Commentaire : bon, le nucléaire restera une source d’ électricité importante et ne peut pas être confié au privé. Monopole ! La gestion du Réseau de transport d’électricité non plus. Monopole ! Et l’hydraulique non plus : les barrages sont dangereux, (ils ont tué plus que le nucléaire), doivent être exploités en concertation entre eux dans le même bassin et  jouent un rôle public important dans la gestion locale des ressources hydriques ; par conséquent le  ministère semble décidé à se battre contre l’injonction européenne d’avoir à privatiser des barrages. Très bien !
Donc monopole pour le nucléaire, monopole pour le transport, monopole pour l’hydraulique !
Parfait ! Que voilà un libéralisme sensé et raisonnable !
Il reste quoi en dehors du monopole ? L’éolien et le solaire ? Oui, mais ce sont des énergies intermittentes qui ne peuvent être exploitées qu’en étroite coordination avec le reste de la production électrique. Les exploitants privés, s’il s’en trouve, devront bien, très bien, s’entendre avec EDF.

EDF ; citations de Macron  et commentaires : « nous avons commis des erreurs »

« Ce nouvel EDF suppose entre 11 et 15 milliards d’investissements par an sur les années à venir, pour exécuter la stratégie. »
« Face à cette situation, une chose est sûre : le compromis autour duquel nous avons historiquement géré l’entreprise, toutes majorités confondues, n’est plus possible. Il reposait sur l’idée qu’EDF était une rente perpétuelle. L’État s’octroyait des dividendes élevés, trop élevés, 2 milliards par an en moyenne sur les 10 dernières années ; les consommateurs ont bénéficié des tarifs les plus bas d’Europe ; et les salariés ont bénéficié d’une progression salariale déconnectée de la productivité de l’entreprise : sur 2010/2015, la hausse moyenne a été de 3,5 % par an, ce que très peu d’entreprises ont vécu sur cette période. Je ne dis pas ça pour stigmatiser les salariés d’EDF qui sont la force de cette entreprise et ont permis son succès. Le compromis État/consommateurs/salariés n’est plus possible, car il était court termiste. Pour assurer la soutenabilité de la trajectoire financière, des efforts partagés sont nécessaires. »
La dérégulation du marché date notamment de la loi NOME de 2010. On a fait des erreurs collectivement ces dernières années, on a pris des décisions pour mettre un plafond avec l’ARENH et on a empêché EDF de profiter des prix de marché élevés, mais il n’y a pas de prix plancher et donc EDF n’est pas protégée des effets des prix qui baissent.
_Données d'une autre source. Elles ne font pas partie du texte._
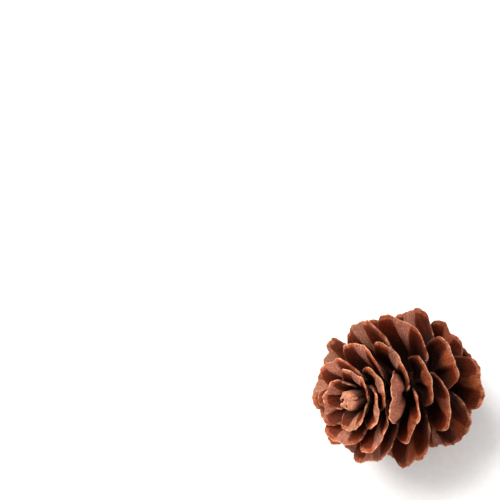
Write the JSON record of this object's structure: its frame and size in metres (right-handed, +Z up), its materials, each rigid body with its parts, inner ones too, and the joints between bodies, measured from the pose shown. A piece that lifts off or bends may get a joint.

Commentaire : une critique virulente de la politique de la libéralisation de l’énergie : intéressant - ou comment l’intelligence vient parfois aux libéraux – à part le couplet sur les salariés d’EDF. Résumons autrement : la libéralisation du marché de l’électricité a remplacé une EDF-GDF en bonne santé par deux firmes en capilotade financière, incapables d’investir suffisamment pour assurer dans l’avenir  l’indépendance énergétique de la France ( c’est  un peu la même problématique pour les télécoms).
Alors le point d’interrogation se pose : il pense quoi le libéral Macron, exactement, de la libéralisation de l’énergie ?

L’EPR d’Hinckley Point

« Pourquoi le gouvernement a constamment porté ce projet ? Le nucléaire garde une part prépondérante en France dans notre stratégie énergétique. Sur un objectif de 10 à 15 ans, le nucléaire demeurera autour de 50 %, donc la base de notre souveraineté énergétique, c’est le cadre de la loi. Au-delà, il y a des grands marchés à l’international sur lequel notre filière doit se porter. Le principal projet nucléaire d’un monde développé aujourd’hui, c’est HPC. Peut-on ne pas y aller ? Je ne le pense pas. Il faut y aller avec une pleine visibilité sur la faisabilité financière. HP, c’est 15 % des investissements prévus par EDF sur les prochaines années. Le gouvernement britannique s’est engagé auprès d’EDF et de l’État français à acquérir l’électricité à un prix garanti pendant 35 ans. C’est aussi une réponse aux prix bas de marché. Cet engagement a été validé par la Commission européenne, il permet de garantir une rentabilité de 9 % par an sur 60 ans. C’est un très bon investissement de long terme pour EDF. Enfin, c’est une technologie 100 % Française qui est développée dans ce projet. Tout ne sera pas produit en France, ce ne serait pas faisable différemment. La cuve sera produite par les Japonais, ce ne sera ni le même lieu ni la même méthode de production que la cuve de Flamanville. C’est un projet important pour toute la filière… »


Commentaire : une vision claire, argumentée, logique, audacieuse. Il faut juste prier pour qu’EDF ne se plante pas comme dans les précédents EPR. L’aide chinoise sera précieuse…Mais on peut (on doit) préférer un ministre qui agit et prend des risques ; de toute façon, à continuer comme avant, c’est perdre à tous coups.